• **Task instructions**:
Repeat exactly the stretch of lines from the line containing "fill_sheet()" through the line containing "a plain studio.", both included, and nothing else.
════════════════
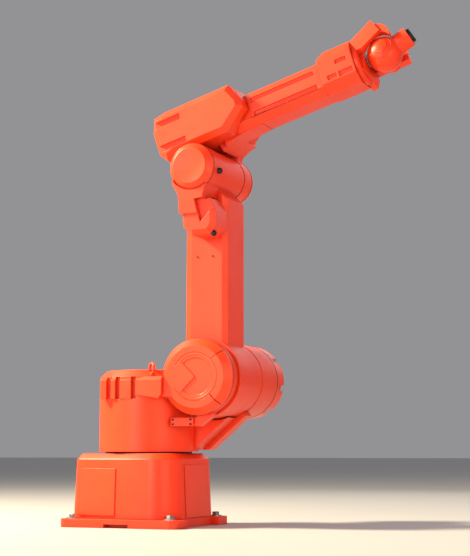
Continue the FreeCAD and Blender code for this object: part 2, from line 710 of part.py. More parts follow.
def elbow_casting():
    """Forearm casting at the elbow: round hub on the left and the neck that carries the forearm."""
    hub = bevelled_rod("elbow_hub", "elbow_radius", "elbow_hub_end - arm_half_width - side_gap",
                       "elbow_hub_round", ELBOW,
                       ("0", "arm_half_width + side_gap", "0"), ALONG_Y)
    neck = prism("elbow_neck", "XZ_Plane", [
        ("-74", "0"), ("72", "0"), ("66", "52", "30"), ("92", "78", "20"), ("134", "90"),
        ("134", "beam_start"), ("-60", "beam_start"), ("-74", "60")],
        "neck_end - arm_half_width - side_gap", FOREARM,
        ("0", "(neck_end + arm_half_width + side_gap) / 2", "0"))
    saddle = prism("elbow_saddle", "XZ_Plane", [
        ("70", "60"), ("110", "78"), ("136", "82"), ("136", "100"), ("60", "100")],
        "neck_end + saddle_reach", FOREARM, ("0", "(neck_end - saddle_reach) / 2", "0"))
    gusset = prism("elbow_gusset", "XZ_Plane", [
        ("90", "69"), ("110", "78"), ("150", "84"), ("240", "91"), ("240", "100"), ("90", "100")],
        "2 * gusset_half", FOREARM)
    piece(cut("elbow_casting_form", fuse("elbow_casting_mass", hub, neck, saddle, gusset),
              doc.getObject("rear_box")), "elbow_casting")


def motor_box():
    """Wide bevelled housing behind the forearm with two slots at its rear on each side."""
    box = prism("rear_box", "XZ_Plane", [
        ("-66", "box_top"), ("-110", "box_top - 8"), ("-127", "box_top - 58"), ("-125", "104"), ("-102",
                                                                                                 "72"),
        ("-62", "box_floor"), ("134", "box_floor"), ("214", "150"), ("214", "182"), ("184", "box_top")],
        "2 * box_half_width", FOREARM)
    face = number("box_half_width")
    dress(box, "Chamfer", lambda edge: abs(abs(edge.CenterOfMass.y) - face) < 0.01
          and edge.BoundBox.YLength < 0.01,
          "box_bevel")
    slots = []
    for side, across in both_sides("box_half_width"):
        for index, height in enumerate(("202", "118")):
            slots.append(block("box_slot_%s_%d" % (side, index), ("140", "2 * box_slot_depth",
                                                                  "box_slot_width"), FOREARM,
                               ("-150", across + " - box_slot_depth", height + " - box_slot_width / 2")))
    piece(cut("rear_box_cut", box, *slots), "forearm_motor_housing")


def octagon(half_width, rise, drop, bevel):
    """Corners of a bevelled section around the roll axis."""
    return [("-(%s) + %s" % (half_width, bevel), "-(%s)" % drop), ("%s - %s" % (half_width, bevel),
                                                                   "-(%s)" % drop),
            (half_width, "-(%s) + %s" % (drop, bevel)), (half_width, "%s - %s" % (rise, bevel)),
            ("%s - %s" % (half_width, bevel), rise), ("-(%s) + %s" % (half_width, bevel), rise),
            ("-(%s)" % half_width, "%s - %s" % (rise, bevel)), ("-(%s)" % half_width,
                                                                "-(%s) + %s" % (drop, bevel))]


def forearm_beam():
    """Bevelled beam from the motor housing to the wrist end, with long shallow grooves on its sides."""
    beam = prism("beam", "YZ_Plane", octagon("beam_half_width", "beam_half_height - beam_drop",
                                             "beam_half_height + beam_drop", "beam_bevel"),
                 "beam_end - beam_start", ROLL_AXIS, ("beam_start", "0", "0"), "One side")
    grooves = []
    for side, across in both_sides("beam_half_width"):
        for index, height in enumerate(("beam_half_height - beam_drop - beam_bevel - 16",
                                        "-beam_half_height - beam_drop + beam_bevel + 2")):
            grooves.append(block("beam_groove_%s_%d" % (side, index), ("beam_end - 252",
                                                                       "2 * beam_groove", "16"), ROLL_AXIS,
                                 ("230", across + " - beam_groove", height)))
    box = doc.getObject("rear_box")
    casting = doc.getObject("elbow_casting_form")
    piece(cut("beam_form", beam, box, casting, *grooves), "forearm_beam")


def forearm_front():
    """Wrist end of the forearm: a larger bevelled housing with pockets in its sides."""
    front = prism("front_housing", "YZ_Plane", octagon("front_half_width", "front_rise", "front_drop",
                                                       "front_bevel"),
                  "front_end - beam_end", ROLL_AXIS, ("beam_end", "0", "0"), "One side")
    rear_top = number("front_rise")
    dress(front, "Chamfer", lambda edge: edge.BoundBox.XMax < 0.01 and edge.BoundBox.ZMin > rear_top - 1,
          "front_slope")
    pockets = []
    for side, across in both_sides("front_half_width"):
        pockets.append(block("pocket_top_" + side, ("40", "12", "14"), ROLL_AXIS,
                             ("front_end - 60", across + " - 6", "front_rise - front_bevel - 34")))
        pockets.append(block("pocket_low_" + side, ("34", "12", "16"), ROLL_AXIS,
                             ("beam_end + 22", across + " - 6", "-front_drop + front_bevel + 6")))
        pockets.append(block("pocket_end_" + side, ("50", "12", "18"), ROLL_AXIS,
                             ("front_end - 58", across + " - 6", "-front_drop + front_bevel + 4")))
    piece(cut("front_form", front, *pockets), "forearm_front_housing")


def wrist_yoke():
    """Rolling yoke: a ring on the forearm's end, a raised hood on the right, a plain arm on the left."""
    rear = "front_end - wrist_reach + running_gap"
    inner = "(hand_radius + hand_gap)"
    ring = bevelled_rod("yoke_disc", "yoke_radius", "yoke_ring", "yoke_ring / 3", WRIST, (rear, "0",
                                                                                          "0"), ALONG_X)
    right = "-(yoke_outer + yoke_inner) / 2"
    hood = prism("hood", "XZ_Plane", [
        (rear, "10"), (rear, "52"), ("-4", "103"), ("18", "51"), ("-55", "10")],
        "yoke_outer - yoke_inner", WRIST, ("0", right, "0"))
    crest = rod("hood_crest", "hood_crest_radius", "yoke_outer - yoke_inner - 8", WRIST,
                ("-4", "-yoke_outer + 8", "hood_crest_radius - 13"), ALONG_Y)
    mouth = rod("hood_mouth", "hood_mouth_radius", "yoke_outer - yoke_inner", WRIST, ("0", "-yoke_outer",
                                                                                      "0"), ALONG_Y)
    web = prism("yoke_web", "XZ_Plane", [
        (rear, "-54"), (rear + " + yoke_ring + 4", "-50"), ("-62", "-24"), ("-62", "30"), (rear, "48")],
        inner + " + far_arm_thickness + yoke_inner", WRIST,
        ("0", "(" + inner + " + far_arm_thickness - yoke_inner) / 2", "0"))
    far = block("far_arm", ("far_arm_reach - (%s)" % rear, "far_arm_thickness", "2 * far_arm_half"),
                WRIST, (rear, inner, "far_arm_lift - far_arm_half"))
    boss = rod("far_boss", "yoke_boss_radius", "far_arm_thickness - 6", WRIST, ("0", inner, "0"),
               ALONG_Y)
    clear = ball("hand_clear", "hand_radius + hand_gap", WRIST)
    mass = fuse("yoke_mass", ring, hood, cut("hood_crest_form", crest, mouth), web, far, boss)
    piece(cut("yoke_form", mass, clear), "wrist_yoke")


def wrist_hand():
    """Round bend housing beside the yoke's arm with its neck, and the tool flange on the end."""
    hub = rod("hand_hub", "yoke_boss_radius", "hand_radius + hand_gap - running_gap", HAND, ("0", "0", "0"),
              ALONG_Y)
    neck = rod("hand_neck", "neck_radius", "neck_reach", HAND, ("0", "0", "0"), ALONG_X)
    piece(fuse("hand", ball("hand_ball", "hand_radius", HAND), hub, neck), "wrist_bend_housing")
    start = "neck_reach + running_gap"
    disc = rod("flange_disc", "tool_flange_radius", "tool_flange_depth", HAND, (start, "0", "0"), ALONG_X)
    pilot = rod("flange_pilot", "tool_pilot_radius", "tool_pilot_depth", HAND,
                (start + " + tool_flange_depth - tool_pilot_depth", "0", "0"), ALONG_X)
    holes = [rod("flange_hole_%d" % index, "tool_bolt_bore", "tool_flange_depth", HAND,
                 (start, "tool_bolt_circle * cos(%d)" % angle,
                  "tool_bolt_circle * sin(%d)" % angle), ALONG_X)
             for index, angle in enumerate(range(45, 405, 90))]
    piece(cut("flange_form", disc, pilot, *holes), "tool_flange")


def check_and_export():
    """Refuse a broken object, then write one STEP file for each sub-part."""
    doc.recompute()
    for thing in doc.Objects:
        if "Invalid" in thing.State or "Error" in thing.State:
            raise RuntimeError("%s: %s" % (thing.Label, thing.State))
    os.makedirs("parts", exist_ok=True)
    for thing in pieces:
        if thing.Shape.isNull() or not thing.Shape.isValid():
            raise RuntimeError(thing.Label + " has no valid shape")
        thing.Shape.exportStep("parts/%s.step" % thing.Label)


fill_sheet()
foot_plate()
pedestal()
connectors()
bearing_ring()
turret()
shoulder_cover()
shoulder_motor()
shoulder_braces()
turret_fittings()
lower_arm()
elbow_drive()
motor_box()
elbow_casting()
forearm_beam()
forearm_front()
wrist_yoke()
wrist_hand()
check_and_export()
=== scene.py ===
"""Looks of a six-axis industrial robot arm: painted castings, screws, seams, sockets and a plain studio.

Metres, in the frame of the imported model: the first axis stands on the origin at floor level, X points the
way the arm reaches and Z points up.
"""

import bmesh
import bpy
import math
from mathutils import Matrix, Vector


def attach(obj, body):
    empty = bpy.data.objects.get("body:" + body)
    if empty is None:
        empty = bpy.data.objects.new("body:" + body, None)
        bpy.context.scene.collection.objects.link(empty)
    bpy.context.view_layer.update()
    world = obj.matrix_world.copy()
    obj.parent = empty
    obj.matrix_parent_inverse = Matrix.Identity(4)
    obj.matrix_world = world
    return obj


AHEAD = Vector((1, 0, 0))
BEHIND = Vector((-1, 0, 0))
RIGHT = Vector((0, -1, 0))
LEFT = Vector((0, 1, 0))
UP = Vector((0, 0, 1))

SHOULDER = Vector((0.247, 0, 0.501))
ELBOW = Vector((0.247, 0, 1.206))
FOREARM_TILT = 17.2
ROLL_HEIGHT = 0.164
WRIST_REACH = 0.706
WRIST_ROLL = 18
WRIST_BEND = 17

EDGE_ROUNDING = 0.0026
STEEL_EDGE_ROUNDING = 0.0008
WELD_DISTANCE = 0.00002
FLAT_ANGLE = math.radians(0.6)
BEVEL_ANGLE = math.radians(28)
SMOOTH_ANGLE = math.radians(36)

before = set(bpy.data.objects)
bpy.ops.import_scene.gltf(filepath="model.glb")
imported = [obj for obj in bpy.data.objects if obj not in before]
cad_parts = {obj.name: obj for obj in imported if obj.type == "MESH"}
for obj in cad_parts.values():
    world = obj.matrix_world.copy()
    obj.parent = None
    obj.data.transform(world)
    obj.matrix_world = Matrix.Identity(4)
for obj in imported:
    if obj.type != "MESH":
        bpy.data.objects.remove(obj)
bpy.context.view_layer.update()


# ---------------------------------------------------------------- materials

def node(tree, kind, inputs=None, **settings):
    """Add a shader node, set its properties, and set or link its inputs."""
    made = tree.nodes.new(kind)
    for name, value in settings.items():
        setattr(made, name, value)
    for name, value in (inputs or {}).items():
        fill(tree, made.inputs[name], value)
    return made


def fill(tree, socket, value):
    """Link a socket to another node's output, or set it to a plain value."""
    if isinstance(value, bpy.types.NodeSocket):
        tree.links.new(value, socket)
    else:
        socket.default_value = value


def start(name):
    """A new material with its tree, its shader and the piece's own coordinates."""
    material = bpy.data.materials.new(name)
    material.use_nodes = True
    tree = material.node_tree
    shader = tree.nodes["Principled BSDF"]
    place = node(tree, "ShaderNodeTexCoord").outputs["Object"]
    return material, tree, shader, place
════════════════
• **Exercise solution**:
fill_sheet()
foot_plate()
pedestal()
connectors()
bearing_ring()
turret()
shoulder_cover()
shoulder_motor()
shoulder_braces()
turret_fittings()
lower_arm()
elbow_drive()
motor_box()
elbow_casting()
forearm_beam()
forearm_front()
wrist_yoke()
wrist_hand()
check_and_export()
=== scene.py ===
"""Looks of a six-axis industrial robot arm: painted castings, screws, seams, sockets and a plain studio.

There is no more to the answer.